You should be thankful for either, especially since you’re a 2005 American Idol runner-up getting free pub in 2017 for riding false equivalencies about race all the way to a triumphant and tearful appearance on Fox 5 news and a minor wave across the low-information seas of Facebook. The manager there is making $13 an hour, and barely subsisting in life while making you the best fried chicken on the planet on a daily basis. The fry cook is making way, way less.

Having been handed the order you actually need, you leave the Popeyes, perhaps after negotiating for a few extras you might have originally wanted, but clearly did not need. Later, when you get in the car, you’ll realize your drink is half Fanta Strawberry, half Dr. Pepper. You drink it, and reflect on how this double step to diabetes made you so much happier than you were thirty minutes ago.
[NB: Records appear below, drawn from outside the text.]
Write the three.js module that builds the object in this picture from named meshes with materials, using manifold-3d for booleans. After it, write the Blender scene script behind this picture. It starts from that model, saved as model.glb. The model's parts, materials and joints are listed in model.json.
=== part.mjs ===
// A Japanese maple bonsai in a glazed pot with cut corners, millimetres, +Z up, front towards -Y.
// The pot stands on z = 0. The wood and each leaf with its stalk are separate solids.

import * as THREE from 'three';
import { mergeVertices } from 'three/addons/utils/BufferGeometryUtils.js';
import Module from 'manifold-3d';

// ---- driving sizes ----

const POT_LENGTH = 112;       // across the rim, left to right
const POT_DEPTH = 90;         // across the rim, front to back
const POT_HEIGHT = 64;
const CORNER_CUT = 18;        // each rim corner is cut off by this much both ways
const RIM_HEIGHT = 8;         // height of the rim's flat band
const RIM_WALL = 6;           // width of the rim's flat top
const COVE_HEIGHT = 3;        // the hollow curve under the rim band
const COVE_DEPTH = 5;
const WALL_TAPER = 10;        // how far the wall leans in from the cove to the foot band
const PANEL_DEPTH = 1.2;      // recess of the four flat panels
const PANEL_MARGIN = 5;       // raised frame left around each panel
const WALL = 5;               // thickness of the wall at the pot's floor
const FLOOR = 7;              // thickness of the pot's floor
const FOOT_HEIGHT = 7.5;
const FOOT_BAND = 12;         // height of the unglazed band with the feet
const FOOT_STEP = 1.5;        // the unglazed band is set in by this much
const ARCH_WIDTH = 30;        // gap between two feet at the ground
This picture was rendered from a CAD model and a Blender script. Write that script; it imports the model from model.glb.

That’s the Popeyes experience. It should not change. In a world of endless customization, Popeyes has the daring and bravery and yeah maybe just enough benign corporate neglect going on to say: “look, you’re paying for the chicken, not to have your ass kissed and have a blessed day like you’re dining at a megachurch devoted to the worship of dyslexic cows.” No. NO. You get none of this. You’re not in love. We’re not friends. Hell, you might make an enemy in a Popeyes, a mortal one at that, one devoted to never giving you a single goddamn dash of Cajun Sparkle in your life.

You’ll have to learn to work with each other, too, because a.) you will be back at that same location two weeks later, and b.) the spiritual lessons of a Popeyes trip never cease. You will deal, you will cope, and you will emerge with what you need, customer—never more, never less. It wasn’t what you asked for, but it is enough, and you are a more complete human for the experience. If you leave unhappy, that is a failing on your part, because that’s how church works. Open your heart next time, white boy.

P.S. Your name is Bo Bice. This is not the first time your name has been made fun of, and it will not be the last, especially since we just realized your name could be BOB ICE. BOB. ICE.